**Data shown**:
::::::::

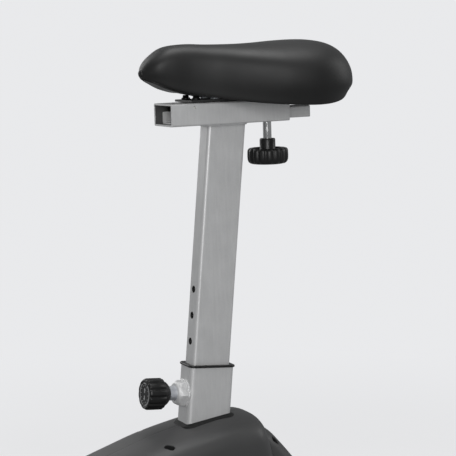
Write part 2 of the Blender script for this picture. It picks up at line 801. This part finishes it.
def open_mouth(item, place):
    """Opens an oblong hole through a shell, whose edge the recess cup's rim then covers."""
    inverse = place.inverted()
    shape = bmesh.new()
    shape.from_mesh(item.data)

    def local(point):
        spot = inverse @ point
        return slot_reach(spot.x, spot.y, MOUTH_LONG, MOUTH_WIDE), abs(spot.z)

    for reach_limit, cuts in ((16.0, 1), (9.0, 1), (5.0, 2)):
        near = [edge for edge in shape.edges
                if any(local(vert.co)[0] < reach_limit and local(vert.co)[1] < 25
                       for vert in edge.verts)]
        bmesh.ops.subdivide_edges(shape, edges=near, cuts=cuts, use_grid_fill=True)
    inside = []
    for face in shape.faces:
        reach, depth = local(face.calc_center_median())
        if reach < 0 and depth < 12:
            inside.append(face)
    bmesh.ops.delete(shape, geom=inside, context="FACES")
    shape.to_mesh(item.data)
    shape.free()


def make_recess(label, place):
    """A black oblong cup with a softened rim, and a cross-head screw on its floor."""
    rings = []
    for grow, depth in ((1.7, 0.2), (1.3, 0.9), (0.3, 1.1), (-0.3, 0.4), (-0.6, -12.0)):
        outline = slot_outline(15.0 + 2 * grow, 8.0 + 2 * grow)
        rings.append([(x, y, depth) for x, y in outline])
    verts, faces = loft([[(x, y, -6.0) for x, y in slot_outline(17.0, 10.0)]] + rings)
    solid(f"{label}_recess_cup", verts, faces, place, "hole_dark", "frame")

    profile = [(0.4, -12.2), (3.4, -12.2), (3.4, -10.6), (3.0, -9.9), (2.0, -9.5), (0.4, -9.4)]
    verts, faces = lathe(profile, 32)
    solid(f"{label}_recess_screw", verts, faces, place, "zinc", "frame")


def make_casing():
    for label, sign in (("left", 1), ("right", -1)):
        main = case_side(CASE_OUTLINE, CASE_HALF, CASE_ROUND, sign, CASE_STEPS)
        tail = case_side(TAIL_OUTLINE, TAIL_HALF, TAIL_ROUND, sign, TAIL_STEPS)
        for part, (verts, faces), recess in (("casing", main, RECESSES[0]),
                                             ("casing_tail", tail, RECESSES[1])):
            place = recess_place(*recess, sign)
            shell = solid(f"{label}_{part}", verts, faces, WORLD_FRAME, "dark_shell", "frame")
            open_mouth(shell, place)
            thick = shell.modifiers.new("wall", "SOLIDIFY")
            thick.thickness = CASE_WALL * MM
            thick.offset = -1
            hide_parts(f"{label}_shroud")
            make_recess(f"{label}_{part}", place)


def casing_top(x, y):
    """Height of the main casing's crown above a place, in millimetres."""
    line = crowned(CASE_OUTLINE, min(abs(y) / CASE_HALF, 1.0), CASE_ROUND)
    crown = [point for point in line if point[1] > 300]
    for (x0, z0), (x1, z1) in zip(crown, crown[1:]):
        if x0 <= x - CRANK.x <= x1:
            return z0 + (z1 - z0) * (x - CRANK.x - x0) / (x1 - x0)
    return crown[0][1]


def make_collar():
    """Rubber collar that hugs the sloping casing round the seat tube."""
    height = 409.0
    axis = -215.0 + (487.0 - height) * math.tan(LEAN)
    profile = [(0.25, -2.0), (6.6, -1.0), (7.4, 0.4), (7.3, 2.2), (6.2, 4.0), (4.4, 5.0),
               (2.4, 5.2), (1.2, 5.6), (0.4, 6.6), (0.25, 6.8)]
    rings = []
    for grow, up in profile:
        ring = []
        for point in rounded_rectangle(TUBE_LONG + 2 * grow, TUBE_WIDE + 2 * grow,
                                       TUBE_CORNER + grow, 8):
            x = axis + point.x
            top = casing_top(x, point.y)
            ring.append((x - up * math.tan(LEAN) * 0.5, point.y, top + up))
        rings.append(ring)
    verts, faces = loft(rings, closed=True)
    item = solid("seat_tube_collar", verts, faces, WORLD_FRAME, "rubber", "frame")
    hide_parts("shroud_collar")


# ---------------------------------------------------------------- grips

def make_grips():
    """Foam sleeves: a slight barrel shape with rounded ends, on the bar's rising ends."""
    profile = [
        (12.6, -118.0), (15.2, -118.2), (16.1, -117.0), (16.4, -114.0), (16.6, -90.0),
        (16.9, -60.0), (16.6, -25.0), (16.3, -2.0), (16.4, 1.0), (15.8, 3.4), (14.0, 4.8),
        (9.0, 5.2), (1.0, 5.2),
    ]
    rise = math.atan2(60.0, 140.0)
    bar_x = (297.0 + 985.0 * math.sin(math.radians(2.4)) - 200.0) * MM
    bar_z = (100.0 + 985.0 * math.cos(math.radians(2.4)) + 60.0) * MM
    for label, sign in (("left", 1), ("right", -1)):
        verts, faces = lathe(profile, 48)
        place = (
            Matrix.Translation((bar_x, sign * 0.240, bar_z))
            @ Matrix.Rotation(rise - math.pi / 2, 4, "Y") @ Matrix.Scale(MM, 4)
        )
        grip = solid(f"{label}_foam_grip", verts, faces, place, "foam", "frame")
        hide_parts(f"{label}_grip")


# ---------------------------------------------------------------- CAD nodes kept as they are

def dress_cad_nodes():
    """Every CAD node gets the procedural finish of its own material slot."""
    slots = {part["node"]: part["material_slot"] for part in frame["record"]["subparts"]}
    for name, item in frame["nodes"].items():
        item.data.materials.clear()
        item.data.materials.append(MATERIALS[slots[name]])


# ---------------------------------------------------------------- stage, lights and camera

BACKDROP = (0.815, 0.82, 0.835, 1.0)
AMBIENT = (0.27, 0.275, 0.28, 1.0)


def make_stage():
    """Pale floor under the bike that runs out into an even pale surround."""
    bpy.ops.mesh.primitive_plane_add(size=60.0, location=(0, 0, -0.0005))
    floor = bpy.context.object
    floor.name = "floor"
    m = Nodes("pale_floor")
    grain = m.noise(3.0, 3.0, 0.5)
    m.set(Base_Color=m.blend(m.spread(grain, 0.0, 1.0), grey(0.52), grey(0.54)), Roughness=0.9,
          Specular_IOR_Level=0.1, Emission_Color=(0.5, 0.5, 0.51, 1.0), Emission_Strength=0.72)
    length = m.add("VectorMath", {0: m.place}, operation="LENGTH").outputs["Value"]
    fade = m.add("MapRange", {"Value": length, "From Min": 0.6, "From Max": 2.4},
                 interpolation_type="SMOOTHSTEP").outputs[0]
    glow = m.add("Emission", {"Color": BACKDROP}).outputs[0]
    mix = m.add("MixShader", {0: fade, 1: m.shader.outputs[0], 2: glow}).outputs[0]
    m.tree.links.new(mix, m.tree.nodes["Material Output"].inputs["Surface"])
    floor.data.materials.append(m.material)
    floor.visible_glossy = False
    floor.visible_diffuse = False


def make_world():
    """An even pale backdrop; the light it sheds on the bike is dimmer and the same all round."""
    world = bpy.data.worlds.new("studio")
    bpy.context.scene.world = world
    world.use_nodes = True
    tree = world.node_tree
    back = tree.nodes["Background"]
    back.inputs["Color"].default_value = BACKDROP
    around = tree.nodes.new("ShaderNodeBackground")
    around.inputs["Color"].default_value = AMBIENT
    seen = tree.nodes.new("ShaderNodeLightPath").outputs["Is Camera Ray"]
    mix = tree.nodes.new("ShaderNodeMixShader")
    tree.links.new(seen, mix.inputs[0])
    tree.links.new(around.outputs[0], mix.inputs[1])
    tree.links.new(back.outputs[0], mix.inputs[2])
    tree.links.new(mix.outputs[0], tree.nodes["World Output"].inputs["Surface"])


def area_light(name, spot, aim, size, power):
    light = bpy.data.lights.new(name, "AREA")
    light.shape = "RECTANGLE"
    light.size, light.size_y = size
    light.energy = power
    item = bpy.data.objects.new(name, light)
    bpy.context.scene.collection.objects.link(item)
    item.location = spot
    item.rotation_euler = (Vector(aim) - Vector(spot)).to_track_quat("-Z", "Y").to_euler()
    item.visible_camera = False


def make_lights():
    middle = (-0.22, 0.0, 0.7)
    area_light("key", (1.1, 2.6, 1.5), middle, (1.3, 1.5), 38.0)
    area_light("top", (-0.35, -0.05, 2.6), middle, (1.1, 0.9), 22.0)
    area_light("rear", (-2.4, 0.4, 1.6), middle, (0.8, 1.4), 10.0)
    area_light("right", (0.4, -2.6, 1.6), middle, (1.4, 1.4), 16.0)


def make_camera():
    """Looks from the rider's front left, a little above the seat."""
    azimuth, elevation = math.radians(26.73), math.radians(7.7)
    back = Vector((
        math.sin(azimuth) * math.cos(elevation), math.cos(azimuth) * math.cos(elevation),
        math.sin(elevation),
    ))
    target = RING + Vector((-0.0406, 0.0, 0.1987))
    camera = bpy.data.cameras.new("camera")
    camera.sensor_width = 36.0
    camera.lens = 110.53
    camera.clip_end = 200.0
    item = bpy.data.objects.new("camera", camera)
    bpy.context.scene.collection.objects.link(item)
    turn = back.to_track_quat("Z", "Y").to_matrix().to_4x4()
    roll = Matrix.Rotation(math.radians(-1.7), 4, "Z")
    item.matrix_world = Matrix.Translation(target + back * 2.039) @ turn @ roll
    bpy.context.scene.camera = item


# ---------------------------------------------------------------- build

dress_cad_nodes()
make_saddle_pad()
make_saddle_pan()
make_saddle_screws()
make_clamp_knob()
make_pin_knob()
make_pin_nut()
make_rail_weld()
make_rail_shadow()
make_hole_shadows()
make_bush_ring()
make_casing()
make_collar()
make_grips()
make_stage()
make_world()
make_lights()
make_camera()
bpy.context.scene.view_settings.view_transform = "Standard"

::::::::

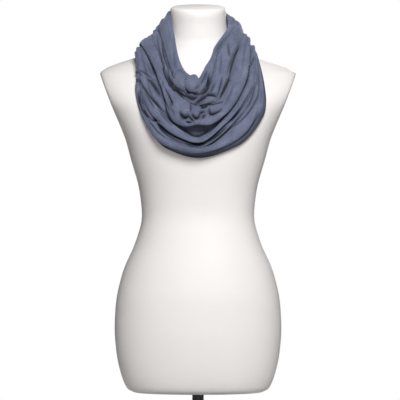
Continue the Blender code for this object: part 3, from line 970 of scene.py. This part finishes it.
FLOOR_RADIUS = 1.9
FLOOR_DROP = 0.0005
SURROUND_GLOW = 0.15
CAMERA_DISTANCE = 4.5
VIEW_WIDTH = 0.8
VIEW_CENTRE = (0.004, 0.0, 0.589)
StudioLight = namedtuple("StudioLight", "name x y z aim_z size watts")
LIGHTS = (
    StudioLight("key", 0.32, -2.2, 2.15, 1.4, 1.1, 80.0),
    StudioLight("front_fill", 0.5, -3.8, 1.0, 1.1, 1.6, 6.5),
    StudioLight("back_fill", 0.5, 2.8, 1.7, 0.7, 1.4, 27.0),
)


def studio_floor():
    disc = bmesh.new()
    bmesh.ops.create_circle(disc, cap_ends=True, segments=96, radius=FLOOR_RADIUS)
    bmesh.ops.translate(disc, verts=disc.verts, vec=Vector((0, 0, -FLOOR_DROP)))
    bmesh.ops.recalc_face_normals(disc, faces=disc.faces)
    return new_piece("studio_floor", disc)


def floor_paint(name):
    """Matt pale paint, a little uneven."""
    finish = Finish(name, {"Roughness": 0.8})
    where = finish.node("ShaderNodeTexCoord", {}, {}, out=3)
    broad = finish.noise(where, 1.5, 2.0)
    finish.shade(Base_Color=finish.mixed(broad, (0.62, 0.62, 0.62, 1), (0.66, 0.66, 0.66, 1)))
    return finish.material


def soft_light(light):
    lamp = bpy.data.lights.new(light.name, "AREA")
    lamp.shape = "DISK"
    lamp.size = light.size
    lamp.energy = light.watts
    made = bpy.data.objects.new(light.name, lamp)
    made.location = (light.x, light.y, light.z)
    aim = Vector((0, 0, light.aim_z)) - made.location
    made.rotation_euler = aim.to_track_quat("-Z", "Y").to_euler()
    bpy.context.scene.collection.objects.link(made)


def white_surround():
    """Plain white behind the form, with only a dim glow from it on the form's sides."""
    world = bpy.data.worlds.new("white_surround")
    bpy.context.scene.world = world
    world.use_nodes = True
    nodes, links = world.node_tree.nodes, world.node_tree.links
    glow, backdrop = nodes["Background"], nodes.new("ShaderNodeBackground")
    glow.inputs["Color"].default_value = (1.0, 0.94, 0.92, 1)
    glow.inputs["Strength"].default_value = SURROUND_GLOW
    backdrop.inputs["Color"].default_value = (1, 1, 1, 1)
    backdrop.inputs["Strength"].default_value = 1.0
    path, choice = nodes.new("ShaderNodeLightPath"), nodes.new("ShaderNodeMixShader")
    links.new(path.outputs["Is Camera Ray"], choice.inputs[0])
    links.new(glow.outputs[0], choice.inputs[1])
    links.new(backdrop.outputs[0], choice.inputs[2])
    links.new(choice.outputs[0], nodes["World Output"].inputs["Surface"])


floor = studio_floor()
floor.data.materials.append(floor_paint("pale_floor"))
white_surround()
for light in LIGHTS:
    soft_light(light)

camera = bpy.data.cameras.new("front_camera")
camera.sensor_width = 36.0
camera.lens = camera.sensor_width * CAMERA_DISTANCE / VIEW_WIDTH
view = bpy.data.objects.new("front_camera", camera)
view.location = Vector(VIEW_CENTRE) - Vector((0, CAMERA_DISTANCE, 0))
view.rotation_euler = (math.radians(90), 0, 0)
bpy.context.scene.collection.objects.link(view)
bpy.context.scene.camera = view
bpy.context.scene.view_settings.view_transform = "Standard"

::::::::

Extract exactly and only the span of lines that begins at the line containing "Write part 2" and ends at the line containing "shape.free()".

Write part 2 of the Blender script for this picture. It picks up at line 801. This part finishes it.
def open_mouth(item, place):
    """Opens an oblong hole through a shell, whose edge the recess cup's rim then covers."""
    inverse = place.inverted()
    shape = bmesh.new()
    shape.from_mesh(item.data)

    def local(point):
        spot = inverse @ point
        return slot_reach(spot.x, spot.y, MOUTH_LONG, MOUTH_WIDE), abs(spot.z)

    for reach_limit, cuts in ((16.0, 1), (9.0, 1), (5.0, 2)):
        near = [edge for edge in shape.edges
                if any(local(vert.co)[0] < reach_limit and local(vert.co)[1] < 25
                       for vert in edge.verts)]
        bmesh.ops.subdivide_edges(shape, edges=near, cuts=cuts, use_grid_fill=True)
    inside = []
    for face in shape.faces:
        reach, depth = local(face.calc_center_median())
        if reach < 0 and depth < 12:
            inside.append(face)
    bmesh.ops.delete(shape, geom=inside, context="FACES")
    shape.to_mesh(item.data)
    shape.free()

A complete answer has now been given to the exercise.